If that isn't enough for you, we see here that over the past 3 years, they have repurchased a glut of their own stock. AND, they repurchased it at prices that were significantly higher than where shares are presently trading at. While it is obviously preferential to buy shares at a lower price, this gives us an idea as to the willingness of the company to continue and expand it's repurchase program. Arguably, the company did a good thing by repurchasing shares even when they were trading north of 10 cents each, as they were not exorbitantly priced at the time; in addition to the fact that management had no way of knowing the stock would trade down.

In conclusion...

So, here is a company that is trading not only below book value, but, for less than tangible book value, and is has been earning a nice chunk of money relative to it's market cap. Furthermore, it appears that their internet business, while losing revenue, is very nimble in it's ability to reduce expenses as revenues decrease. With a significant amount of the company's expenses able to be covered by rents on real estate (which, seems to be a worse case scenario) we get the future of the technology business for free, which still has a lot of intangibles and goodwill to burn through, which gives us some preferential tax treatment...

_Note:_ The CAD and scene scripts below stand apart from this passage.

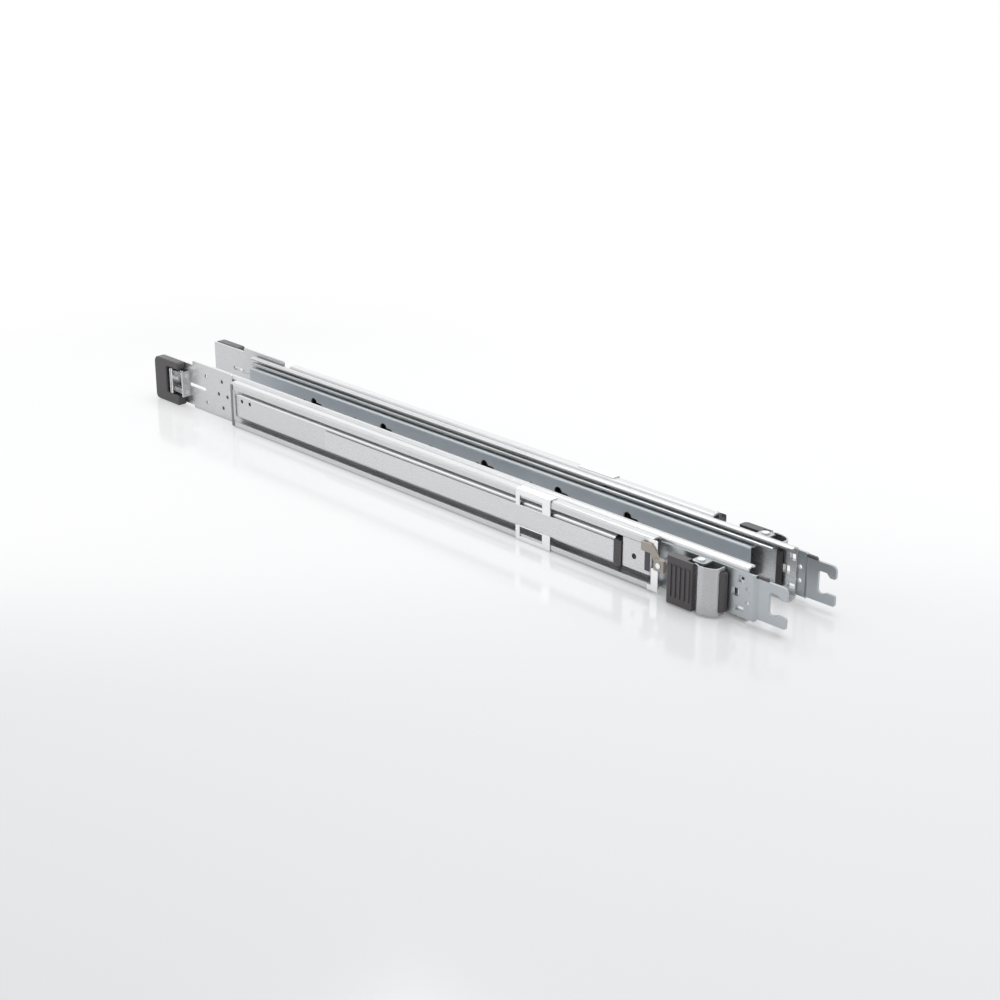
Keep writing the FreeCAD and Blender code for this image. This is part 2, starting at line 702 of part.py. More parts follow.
def make_latch_spring():
    """Leaf spring: its foot lies on the bracket, its tip presses the inside of the grip."""
    x_foot = pivot_x - ear_half
    x_bend = x_foot - spring_reach
    d_foot = d_plate_out - spring_sheet / 2
    d_tip = -grip_proud + grip_wall + latch_sheet + spring_sheet
    x_turn = x_bend + spring_rise
    path = [(x_foot, d_foot), (x_turn, d_foot), (x_bend, (d_foot + d_tip) / 2), (x_turn, d_tip)]
    low = mid_z - spring_drop
    nodes["latch_spring"] = bar_z(bent_sheet(path, spring_sheet, spring_round), low, low + spring_width)


def make_lock_lever():
    """Beige release lever of the slide: hub on its pin, thumb tab in front and a long arm over the base."""
    d0, d1 = -lock_sheet - lock_play, -lock_play
    d_hub = 2 * lock_play
    hub = stud_y(lock_x, lock_z, lock_hub, d0, d_hub)
    half, rise, run = lock_hub / 2, lock_rise, lock_run
    arm = bar_y([(lock_x - half, lock_z - half, 0), (lock_x + half, lock_z + half, 0),
                 (lock_x - run / 2, lock_z + rise, 0), (lock_x - run, lock_z + rise, 0),
                 (lock_x - run, lock_z + rise / 2, 0), (lock_x - run / 2, lock_z + rise / 2, 0)], d0, d1)
    tab = block(lock_x - lock_hub, lock_x + lock_tab, d0 - tab_rise, d1, lock_z - lock_hub, lock_z + lock_hub)
    lever = hub.fuse([arm, tab]).cut(stud_y(lock_x, lock_z, lock_pin + fit, d0 - tab_rise, d_hub))
    nodes["lock_lever"] = lever.removeSplitter()
    d_head = d0 - tab_rise
    pin = rod_y(lock_x, lock_z, lock_pin, d_head, d_hub)
    pin = pin.fuse(stud_y(lock_x, lock_z, lock_pin, d_hub, channel_depth))
    head = stud_y(lock_x, lock_z, lock_pin + lock_play, d_head - lock_play, d_head)
    collar = stud_y(lock_x, lock_z, lock_pin + lock_sheet, d_hub + lock_play / 2, d_plate_out)
    nodes["lock_pivot"] = pin.fuse([head, collar]).removeSplitter()


def make_extension_bracket():
    """Rear bracket: a tongue with a raised land and a long slot, joggled to the plate on the rack post."""
    t = extension_sheet
    d_flat = channel_depth - channel_sheet - extension_play - t / 2
    d_land = land_depth + t / 2
    low, high = extension_low, extension_high
    land_low, land_high = mid_z - land_height / 2, mid_z + land_height / 2
    slope = (d_flat - d_land) * land_slope
    path = [(d_flat, low), (d_flat, land_low - slope), (d_land, land_low), (d_land, land_high),
            (d_flat, land_high + slope), (d_flat, high)]
    x_tongue = channel_rear + step_gap
    tongue = bar_x(bent_sheet(path, t, bend), x_tongue, strip_front)
    slot_half = shoulder_radius + extension_play
    slot_rear, slot_front = first_shoulder - slot_half - extension_play, strip_front - slot_margin
    tongue = tongue.cut(block(slot_rear, slot_front, 0, d_land + t, mid_z - slot_half, mid_z + slot_half))
    plate_front = plate_rear + rear_plate_length
    x_back = x_guard_end + backing_inset
    plan = [(x_back, d_rear_plate), (plate_front + step_run / 2, d_rear_plate),
            (channel_rear - step_run / 2, d_flat), (x_tongue + step_run / 2, d_flat)]
    blank = bar_z(bent_sheet(plan, t, bend), 0, rear_plate_high)
    side = [(x_back, backing_inset, tip_round), (plate_rear, backing_inset, 0), (plate_rear, 0, 0),
            (plate_front, 0, 0),
            (plate_front, low, 0), (x_tongue + step_run / 2, low, 0), (x_tongue + step_run / 2, high, 0),
            (plate_front, high, 0), (plate_front, rear_plate_high, tip_round),
            (plate_rear, rear_plate_high, tip_round), (plate_rear, rear_plate_high - backing_top, 0),
            (x_back, rear_plate_high - backing_top, tip_round)]
    plate = blank.common(bar_y(side, 0, channel_depth + t))
    flange = block(flange_x - t, flange_x, -flange_reach, d_rear_plate + t / 2, neck_low, neck_high)
    inner_wall = block(wall_x, wall_x + t, -flange_reach, d_rear_plate, neck_low, neck_high)
    d_face = d_rear_plate - t / 2
    d_past = channel_depth + t
    cuts = [slot_y(plate_rear - slot_start, plate_rear + slot_end, slot_z, slot_radius, d_face, d_past)]
    cuts += [stud_y(plate_rear + x, z, small_hole_radius, 0, d_past) for x, z in rear_plate_holes]
    cuts += [stud_y(channel_rear + x, z, small_hole_radius, 0, d_land + t) for x, z in land_holes]
    cuts += [stud_x(pin_depth, z, pin_radius + fit, flange_x - t, wall_x + t) for z in pin_heights]
    nodes["extension_bracket"] = tongue.fuse([plate, flange, inner_wall]).cut(cuts).removeSplitter()


def make_rear_guard():
    """Moulded C-shaped guard around the pins, screwed to the rear bracket's plate."""
    x0, x1 = x_guard_end, plate_rear
    back = x0 + guard_back
    top = rear_plate_high
    window_low = pin_heights[0] - guard_window
    window_high = pin_heights[1] + guard_window
    side = [(x0, 0, hook_round), (x1, 0, 0), (x1, window_low, 0), (back, window_low, mouth_round),
            (back, window_high, mouth_round), (x1, window_high, 0), (x1, top, 0), (x0, top, hook_round)]
    guard = bar_y(side, -flange_reach, d_rear_plate - extension_sheet / 2)
    holes = [stud_x(pin_depth, z, pin_radius + guard_play, x0, back + mouth_round) for z in pin_heights]
    nodes["rear_guard"] = guard.cut(holes).removeSplitter()


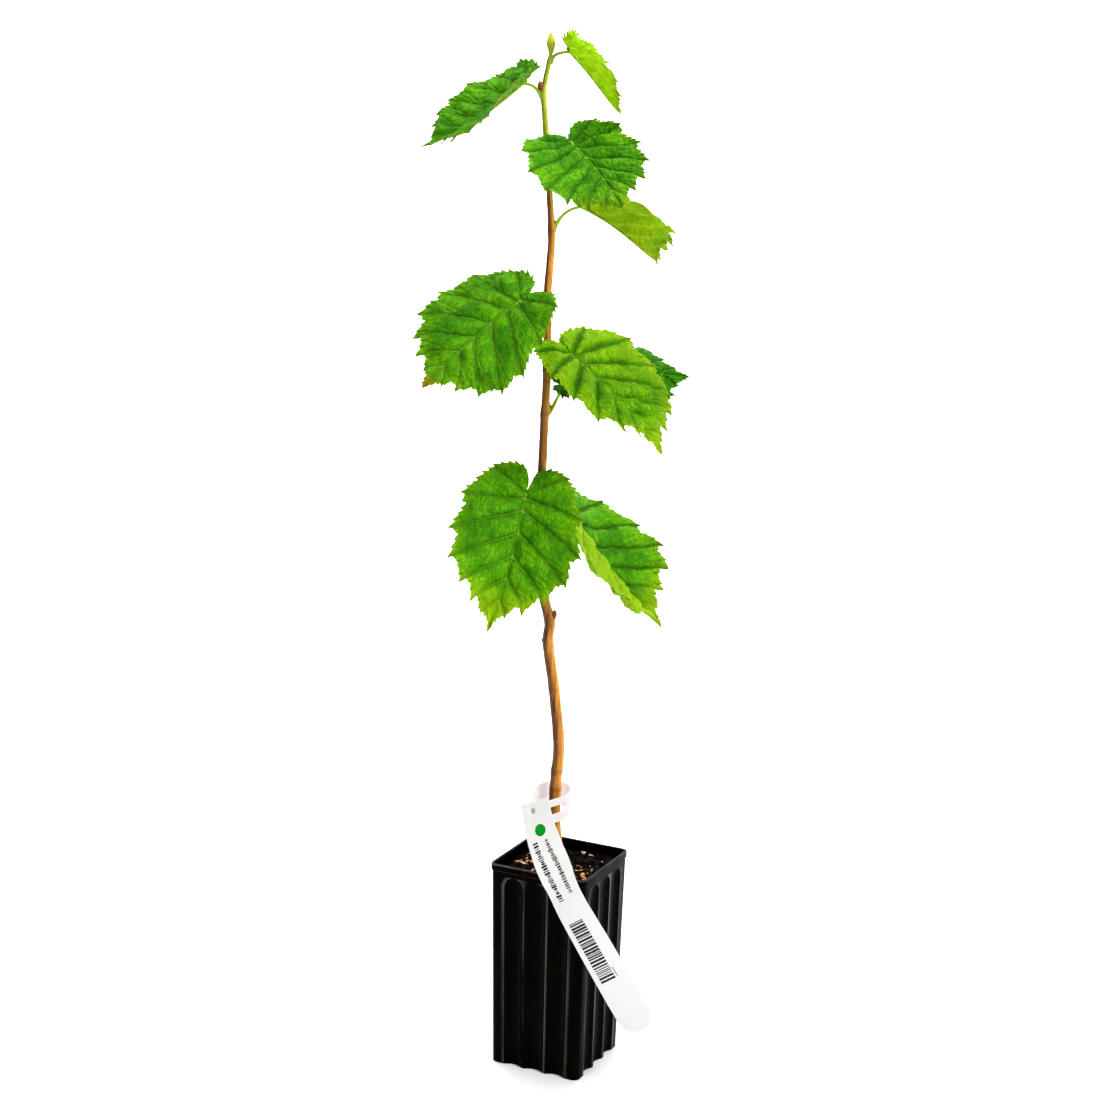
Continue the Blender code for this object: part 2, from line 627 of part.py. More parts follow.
def make_tag(finish, frame):
    """The hanging strip with its round end."""
    path = spline(TAG_STRIP, STRIP_STEPS)
    centres = path[:, :3]
    arc = np.insert(np.cumsum(np.linalg.norm(np.diff(centres, axis=0), axis=1)), 0, 0.0)
    rounding = np.sin(np.radians(np.linspace(0.0, END_TURN, END_STEPS)))
    stations = arc[-1] - TAG_HALF * (1 - rounding)
    stations = np.concatenate([arc[arc < stations[0] - END_CLEAR], stations])
    centres = np.stack([np.interp(stations, arc, path[:, axis]) for axis in range(3)], -1)
    yaws = np.interp(stations, arc, path[:, 3])
    past = np.clip((stations - arc[-1] + TAG_HALF) / TAG_HALF, 0.0, 1.0)
    halves = TAG_HALF * np.sqrt(1 - past ** 2)
    laterals = [radial(-yaw) for yaw in yaws]
    tag = solid("tag", *band(centres, laterals, halves, TAG_THICKNESS), finish)
    tangents = np.gradient(path[:, :3], arc, axis=0)
    middle, tangent = (np.array([np.interp(EYELET_ALONG, arc, table[:, axis]) for axis in range(3)])
                       for table in (path, tangents))
    level = radial(-np.interp(EYELET_ALONG, arc, path[:, 3]))
    side = unit(level - unit(tangent) * (level @ unit(tangent)))
    outward = np.cross(unit(tangent), side) * TAG_THICKNESS
    dimple = middle + side * EYELET_ACROSS
    drill = tube(np.array([dimple, dimple + outward]), (EYELET_RADIUS,) * 2, EYELET_SIDES)
    combine(tag, [solid("eyelet", *drill, finish)], "DIFFERENCE")
    tag.parent = frame
    return tag


def make_loop(finish, frame):
    """The tag's band round the stem, from its right edge to behind its left."""
    centres = spline(LOOP_PATH, STRIP_STEPS)
    laterals = [np.array((0.0, 0.0, 1.0))] * len(centres)
    halves = [LOOP_HALF] * len(centres)
    return solid("tag_loop", *band(centres, laterals, halves, TAG_THICKNESS), finish, parent=frame)


def main():
    for item in list(bpy.data.objects):
        bpy.data.objects.remove(item)
    frame = bpy.data.objects.new("plant_frame", None)
    bpy.context.scene.collection.objects.link(frame)
    frame.rotation_euler.z = PLANT_TURN
    black = material("black_plastic", (0.012, 0.012, 0.013), 0.35)
    compost = material("compost", (0.035, 0.022, 0.014), 0.95)
    bark = material("bark", (0.36, 0.19, 0.055), 0.6)
    green = material("leaf", (0.10, 0.26, 0.02), 0.5)
    white = material("tag_plastic", (0.85, 0.85, 0.83), 0.35)
    make_pot(black)
    make_soil(compost)
    make_trunk(bark, frame)
    for number, leaf in enumerate(LEAVES, start=1):
        make_leaf(leaf, number, green, frame)
    make_tag(white, frame)
    make_loop(white, frame)


main()
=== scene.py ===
"""The looks of the potted hazel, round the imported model: leaves, bark, buds, pot, compost and tag.

Metres throughout. The plant is laid out in the plant frame, which is the model's frame turned by
PLANT_TURN about Z, by the same rules and named sizes as the model's own source.
"""
import math
import random
from dataclasses import dataclass

import bpy
import numpy as np
from mathutils import Matrix, Vector


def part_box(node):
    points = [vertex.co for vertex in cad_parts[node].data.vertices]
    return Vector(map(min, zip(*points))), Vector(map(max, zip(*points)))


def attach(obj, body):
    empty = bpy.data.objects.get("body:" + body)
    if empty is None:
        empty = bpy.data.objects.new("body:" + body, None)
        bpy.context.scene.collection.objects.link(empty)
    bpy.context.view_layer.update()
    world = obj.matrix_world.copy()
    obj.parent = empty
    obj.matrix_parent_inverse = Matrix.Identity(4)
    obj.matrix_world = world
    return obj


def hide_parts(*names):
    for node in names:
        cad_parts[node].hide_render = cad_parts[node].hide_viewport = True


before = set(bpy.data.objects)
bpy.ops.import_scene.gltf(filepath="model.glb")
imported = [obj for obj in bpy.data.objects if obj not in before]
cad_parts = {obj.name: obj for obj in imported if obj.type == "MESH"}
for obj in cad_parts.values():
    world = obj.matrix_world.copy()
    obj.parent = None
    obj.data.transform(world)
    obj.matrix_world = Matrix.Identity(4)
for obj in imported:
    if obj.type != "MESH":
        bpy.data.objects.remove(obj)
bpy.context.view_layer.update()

DETAIL = 1.0
PLANT_TURN = math.radians(26.0)

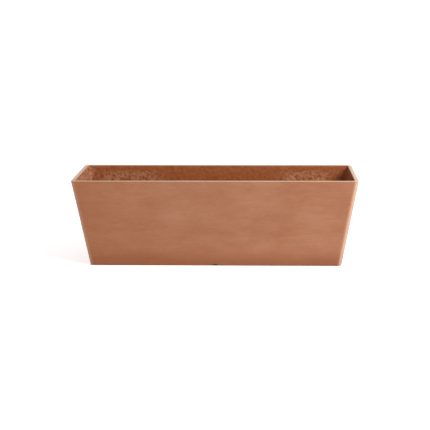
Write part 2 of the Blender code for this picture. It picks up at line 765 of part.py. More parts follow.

Sitestar, even despite the recent run up in price, appears to basically selling for it's liquidation value, if you value all of the internet business at absolutely nothing and discount the real estate, which they seemed to get a fair market price on (and I would assume have been investing money in improving the condition of). Furthermore, you get all the future cash flows of the internet business and the appreciation of real estate for free...

Disclosure: I am long shares of SYTE.OB. This is a small and relatively ill-liquid security, so, it is likely to be considered risky. This is not advice of any kind. This is not a recommendation of any kind. Always do a ton of your own research in regard to anything that I say, do, write, or so much as even think about.